§ Brief
Repeat all of the material exactly as given.

§ Data
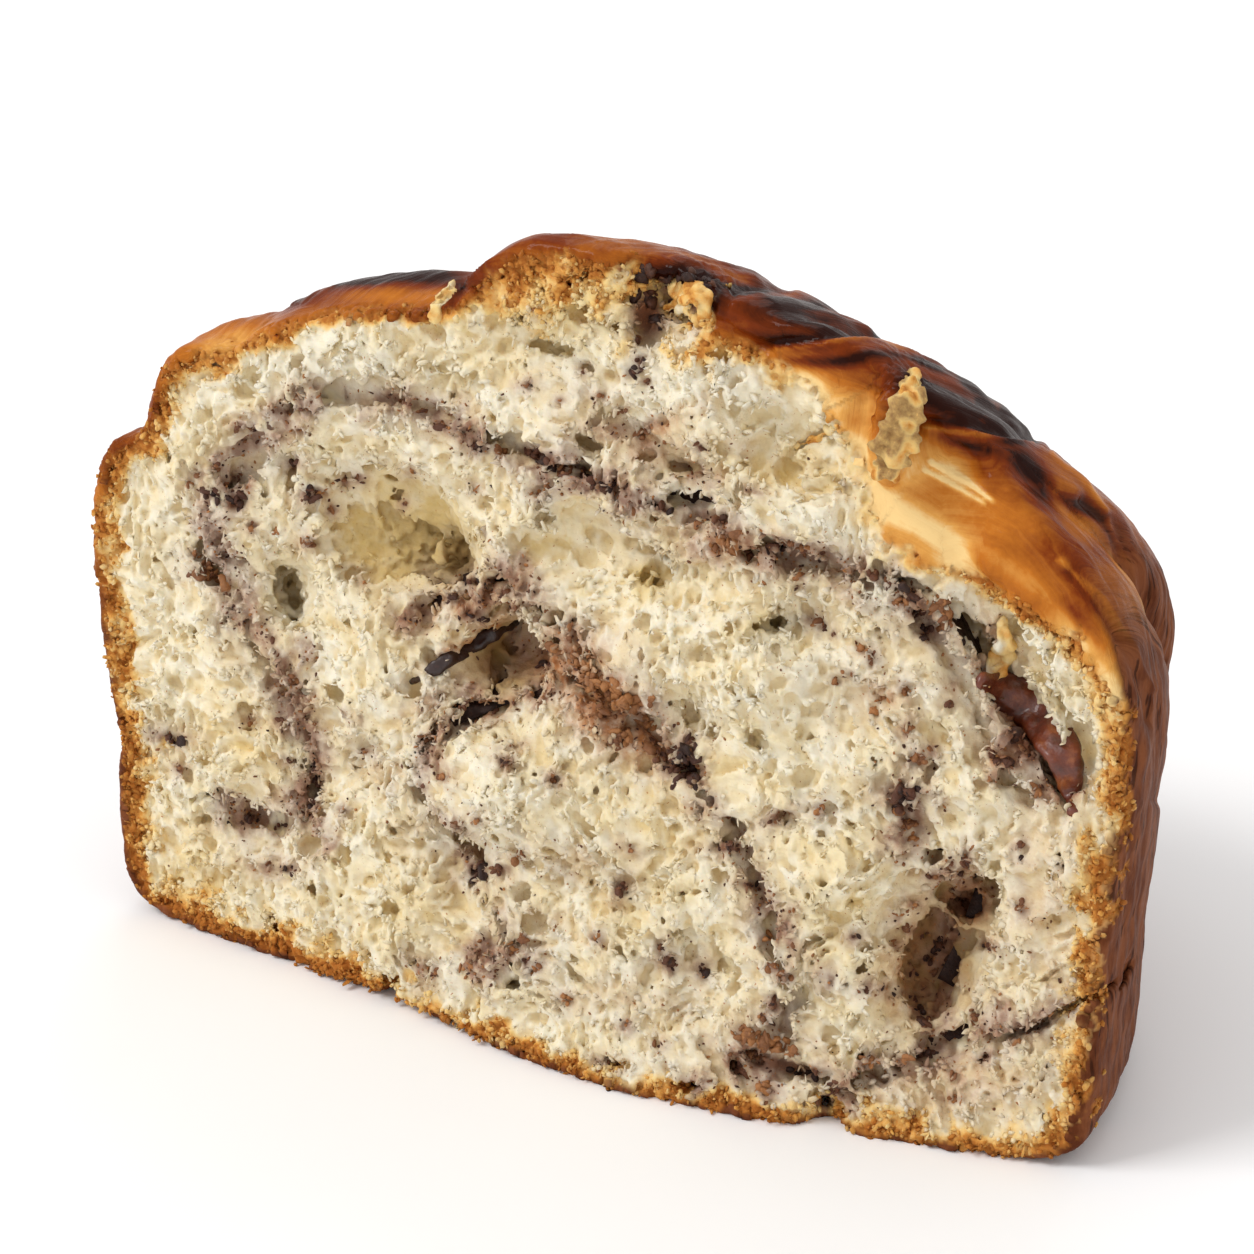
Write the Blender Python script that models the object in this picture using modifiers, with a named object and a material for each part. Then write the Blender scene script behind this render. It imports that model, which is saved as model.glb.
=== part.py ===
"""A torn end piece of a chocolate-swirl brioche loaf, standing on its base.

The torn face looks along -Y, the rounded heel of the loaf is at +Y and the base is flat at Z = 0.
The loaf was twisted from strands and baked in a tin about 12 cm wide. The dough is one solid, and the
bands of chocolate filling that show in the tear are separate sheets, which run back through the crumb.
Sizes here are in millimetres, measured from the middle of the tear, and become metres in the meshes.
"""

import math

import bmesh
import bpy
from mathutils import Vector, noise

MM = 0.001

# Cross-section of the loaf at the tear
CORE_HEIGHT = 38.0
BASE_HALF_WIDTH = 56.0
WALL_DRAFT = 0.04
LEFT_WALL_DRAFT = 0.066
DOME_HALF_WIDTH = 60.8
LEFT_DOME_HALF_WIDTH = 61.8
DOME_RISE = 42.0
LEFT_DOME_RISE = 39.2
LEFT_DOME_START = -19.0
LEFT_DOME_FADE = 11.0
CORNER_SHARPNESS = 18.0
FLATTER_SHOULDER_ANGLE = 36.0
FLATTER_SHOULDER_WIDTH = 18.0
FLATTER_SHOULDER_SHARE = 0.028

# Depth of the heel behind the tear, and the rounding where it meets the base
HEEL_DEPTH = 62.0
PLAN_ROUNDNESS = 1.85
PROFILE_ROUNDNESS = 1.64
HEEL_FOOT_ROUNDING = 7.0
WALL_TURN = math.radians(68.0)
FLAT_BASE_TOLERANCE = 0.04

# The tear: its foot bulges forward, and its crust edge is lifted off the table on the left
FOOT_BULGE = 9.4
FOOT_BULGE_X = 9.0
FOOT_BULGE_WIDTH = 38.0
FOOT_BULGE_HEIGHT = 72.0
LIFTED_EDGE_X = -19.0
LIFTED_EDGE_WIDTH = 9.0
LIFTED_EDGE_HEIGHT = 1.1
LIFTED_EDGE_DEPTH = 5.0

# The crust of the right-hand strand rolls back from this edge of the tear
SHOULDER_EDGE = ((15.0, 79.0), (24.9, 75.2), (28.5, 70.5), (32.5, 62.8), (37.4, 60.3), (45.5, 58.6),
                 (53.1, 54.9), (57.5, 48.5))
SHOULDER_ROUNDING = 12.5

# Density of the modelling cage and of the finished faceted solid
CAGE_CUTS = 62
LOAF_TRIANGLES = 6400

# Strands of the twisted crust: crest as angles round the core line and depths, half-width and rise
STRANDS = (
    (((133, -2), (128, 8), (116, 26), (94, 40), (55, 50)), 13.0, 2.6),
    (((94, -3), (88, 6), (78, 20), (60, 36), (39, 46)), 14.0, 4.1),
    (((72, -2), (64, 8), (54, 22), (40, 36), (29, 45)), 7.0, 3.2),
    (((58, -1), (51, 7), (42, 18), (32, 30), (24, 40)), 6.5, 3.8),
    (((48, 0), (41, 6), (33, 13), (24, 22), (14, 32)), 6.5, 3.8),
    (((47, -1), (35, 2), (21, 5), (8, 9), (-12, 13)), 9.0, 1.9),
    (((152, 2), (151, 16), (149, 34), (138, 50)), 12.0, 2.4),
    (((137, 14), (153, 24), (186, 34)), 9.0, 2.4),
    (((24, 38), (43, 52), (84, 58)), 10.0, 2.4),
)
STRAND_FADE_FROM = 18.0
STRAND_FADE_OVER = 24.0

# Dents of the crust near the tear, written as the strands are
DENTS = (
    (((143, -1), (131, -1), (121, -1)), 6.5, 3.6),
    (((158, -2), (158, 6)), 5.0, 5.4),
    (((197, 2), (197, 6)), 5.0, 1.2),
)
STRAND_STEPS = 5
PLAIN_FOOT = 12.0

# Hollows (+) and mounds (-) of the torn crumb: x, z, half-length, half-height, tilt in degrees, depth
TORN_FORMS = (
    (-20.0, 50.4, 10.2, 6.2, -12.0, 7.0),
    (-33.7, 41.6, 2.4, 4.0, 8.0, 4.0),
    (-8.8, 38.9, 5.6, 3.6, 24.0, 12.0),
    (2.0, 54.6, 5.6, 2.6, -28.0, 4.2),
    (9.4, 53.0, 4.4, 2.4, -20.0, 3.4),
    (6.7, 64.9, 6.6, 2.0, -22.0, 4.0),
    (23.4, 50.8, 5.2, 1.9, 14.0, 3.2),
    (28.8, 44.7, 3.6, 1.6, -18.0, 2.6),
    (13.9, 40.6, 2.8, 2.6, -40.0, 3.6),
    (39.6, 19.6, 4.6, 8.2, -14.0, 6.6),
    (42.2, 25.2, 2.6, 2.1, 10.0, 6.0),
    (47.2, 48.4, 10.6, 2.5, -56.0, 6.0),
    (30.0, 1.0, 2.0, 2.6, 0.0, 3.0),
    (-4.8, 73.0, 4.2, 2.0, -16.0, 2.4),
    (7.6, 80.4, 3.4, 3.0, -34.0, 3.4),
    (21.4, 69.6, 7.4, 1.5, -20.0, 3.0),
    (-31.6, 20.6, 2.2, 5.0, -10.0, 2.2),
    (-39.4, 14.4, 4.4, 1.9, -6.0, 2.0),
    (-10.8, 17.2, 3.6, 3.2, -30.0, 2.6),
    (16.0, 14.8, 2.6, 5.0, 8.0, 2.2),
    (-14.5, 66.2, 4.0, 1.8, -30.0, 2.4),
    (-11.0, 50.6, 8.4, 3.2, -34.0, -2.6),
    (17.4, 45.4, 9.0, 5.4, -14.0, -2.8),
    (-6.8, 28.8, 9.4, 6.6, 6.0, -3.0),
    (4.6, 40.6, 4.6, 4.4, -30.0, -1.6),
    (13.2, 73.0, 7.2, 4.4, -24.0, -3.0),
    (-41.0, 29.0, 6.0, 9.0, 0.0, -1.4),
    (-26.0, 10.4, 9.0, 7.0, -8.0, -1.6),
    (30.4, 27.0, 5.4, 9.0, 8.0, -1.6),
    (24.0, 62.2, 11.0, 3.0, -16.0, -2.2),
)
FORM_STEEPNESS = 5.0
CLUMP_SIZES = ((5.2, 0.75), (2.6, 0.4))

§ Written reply
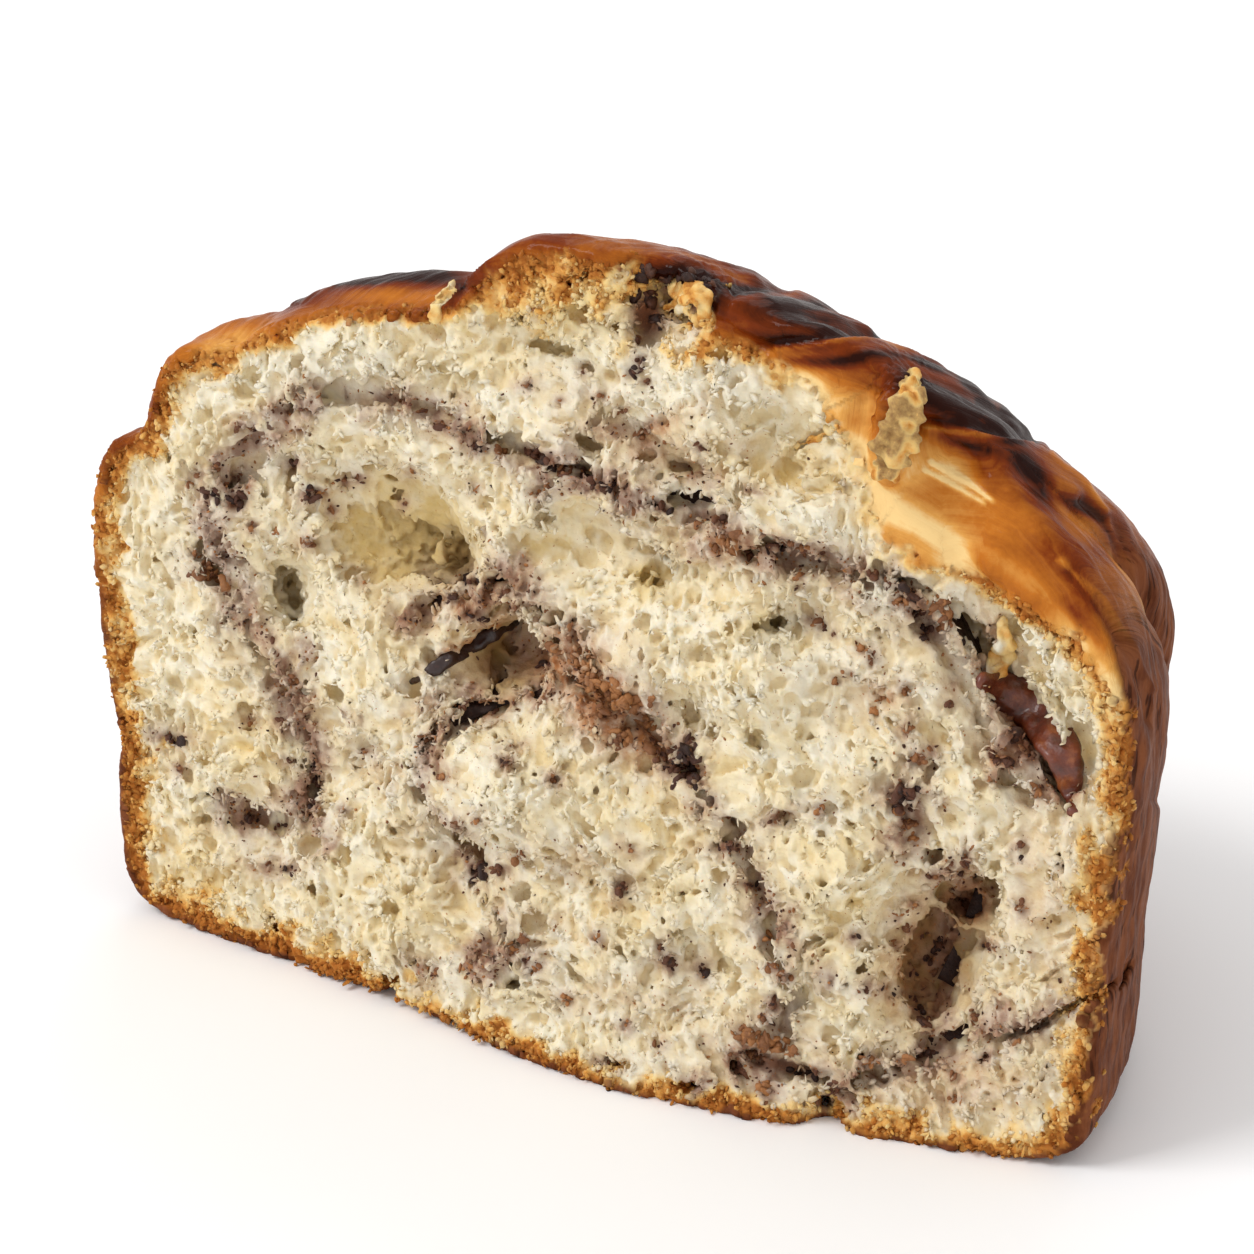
Write the Blender Python script that models the object in this picture using modifiers, with a named object and a material for each part. Then write the Blender scene script behind this render. It imports that model, which is saved as model.glb.
=== part.py ===
"""A torn end piece of a chocolate-swirl brioche loaf, standing on its base.

The torn face looks along -Y, the rounded heel of the loaf is at +Y and the base is flat at Z = 0.
The loaf was twisted from strands and baked in a tin about 12 cm wide. The dough is one solid, and the
bands of chocolate filling that show in the tear are separate sheets, which run back through the crumb.
Sizes here are in millimetres, measured from the middle of the tear, and become metres in the meshes.
"""

import math

import bmesh
import bpy
from mathutils import Vector, noise

MM = 0.001

# Cross-section of the loaf at the tear
CORE_HEIGHT = 38.0
BASE_HALF_WIDTH = 56.0
WALL_DRAFT = 0.04
LEFT_WALL_DRAFT = 0.066
DOME_HALF_WIDTH = 60.8
LEFT_DOME_HALF_WIDTH = 61.8
DOME_RISE = 42.0
LEFT_DOME_RISE = 39.2
LEFT_DOME_START = -19.0
LEFT_DOME_FADE = 11.0
CORNER_SHARPNESS = 18.0
FLATTER_SHOULDER_ANGLE = 36.0
FLATTER_SHOULDER_WIDTH = 18.0
FLATTER_SHOULDER_SHARE = 0.028

# Depth of the heel behind the tear, and the rounding where it meets the base
HEEL_DEPTH = 62.0
PLAN_ROUNDNESS = 1.85
PROFILE_ROUNDNESS = 1.64
HEEL_FOOT_ROUNDING = 7.0
WALL_TURN = math.radians(68.0)
FLAT_BASE_TOLERANCE = 0.04

# The tear: its foot bulges forward, and its crust edge is lifted off the table on the left
FOOT_BULGE = 9.4
FOOT_BULGE_X = 9.0
FOOT_BULGE_WIDTH = 38.0
FOOT_BULGE_HEIGHT = 72.0
LIFTED_EDGE_X = -19.0
LIFTED_EDGE_WIDTH = 9.0
LIFTED_EDGE_HEIGHT = 1.1
LIFTED_EDGE_DEPTH = 5.0

# The crust of the right-hand strand rolls back from this edge of the tear
SHOULDER_EDGE = ((15.0, 79.0), (24.9, 75.2), (28.5, 70.5), (32.5, 62.8), (37.4, 60.3), (45.5, 58.6),
                 (53.1, 54.9), (57.5, 48.5))
SHOULDER_ROUNDING = 12.5

# Density of the modelling cage and of the finished faceted solid
CAGE_CUTS = 62
LOAF_TRIANGLES = 6400

# Strands of the twisted crust: crest as angles round the core line and depths, half-width and rise
STRANDS = (
    (((133, -2), (128, 8), (116, 26), (94, 40), (55, 50)), 13.0, 2.6),
    (((94, -3), (88, 6), (78, 20), (60, 36), (39, 46)), 14.0, 4.1),
    (((72, -2), (64, 8), (54, 22), (40, 36), (29, 45)), 7.0, 3.2),
    (((58, -1), (51, 7), (42, 18), (32, 30), (24, 40)), 6.5, 3.8),
    (((48, 0), (41, 6), (33, 13), (24, 22), (14, 32)), 6.5, 3.8),
    (((47, -1), (35, 2), (21, 5), (8, 9), (-12, 13)), 9.0, 1.9),
    (((152, 2), (151, 16), (149, 34), (138, 50)), 12.0, 2.4),
    (((137, 14), (153, 24), (186, 34)), 9.0, 2.4),
    (((24, 38), (43, 52), (84, 58)), 10.0, 2.4),
)
STRAND_FADE_FROM = 18.0
STRAND_FADE_OVER = 24.0

# Dents of the crust near the tear, written as the strands are
DENTS = (
    (((143, -1), (131, -1), (121, -1)), 6.5, 3.6),
    (((158, -2), (158, 6)), 5.0, 5.4),
    (((197, 2), (197, 6)), 5.0, 1.2),
)
STRAND_STEPS = 5
PLAIN_FOOT = 12.0

# Hollows (+) and mounds (-) of the torn crumb: x, z, half-length, half-height, tilt in degrees, depth
TORN_FORMS = (
    (-20.0, 50.4, 10.2, 6.2, -12.0, 7.0),
    (-33.7, 41.6, 2.4, 4.0, 8.0, 4.0),
    (-8.8, 38.9, 5.6, 3.6, 24.0, 12.0),
    (2.0, 54.6, 5.6, 2.6, -28.0, 4.2),
    (9.4, 53.0, 4.4, 2.4, -20.0, 3.4),
    (6.7, 64.9, 6.6, 2.0, -22.0, 4.0),
    (23.4, 50.8, 5.2, 1.9, 14.0, 3.2),
    (28.8, 44.7, 3.6, 1.6, -18.0, 2.6),
    (13.9, 40.6, 2.8, 2.6, -40.0, 3.6),
    (39.6, 19.6, 4.6, 8.2, -14.0, 6.6),
    (42.2, 25.2, 2.6, 2.1, 10.0, 6.0),
    (47.2, 48.4, 10.6, 2.5, -56.0, 6.0),
    (30.0, 1.0, 2.0, 2.6, 0.0, 3.0),
    (-4.8, 73.0, 4.2, 2.0, -16.0, 2.4),
    (7.6, 80.4, 3.4, 3.0, -34.0, 3.4),
    (21.4, 69.6, 7.4, 1.5, -20.0, 3.0),
    (-31.6, 20.6, 2.2, 5.0, -10.0, 2.2),
    (-39.4, 14.4, 4.4, 1.9, -6.0, 2.0),
    (-10.8, 17.2, 3.6, 3.2, -30.0, 2.6),
    (16.0, 14.8, 2.6, 5.0, 8.0, 2.2),
    (-14.5, 66.2, 4.0, 1.8, -30.0, 2.4),
    (-11.0, 50.6, 8.4, 3.2, -34.0, -2.6),
    (17.4, 45.4, 9.0, 5.4, -14.0, -2.8),
    (-6.8, 28.8, 9.4, 6.6, 6.0, -3.0),
    (4.6, 40.6, 4.6, 4.4, -30.0, -1.6),
    (13.2, 73.0, 7.2, 4.4, -24.0, -3.0),
    (-41.0, 29.0, 6.0, 9.0, 0.0, -1.4),
    (-26.0, 10.4, 9.0, 7.0, -8.0, -1.6),
    (30.4, 27.0, 5.4, 9.0, 8.0, -1.6),
    (24.0, 62.2, 11.0, 3.0, -16.0, -2.2),
)
FORM_STEEPNESS = 5.0
CLUMP_SIZES = ((5.2, 0.75), (2.6, 0.4))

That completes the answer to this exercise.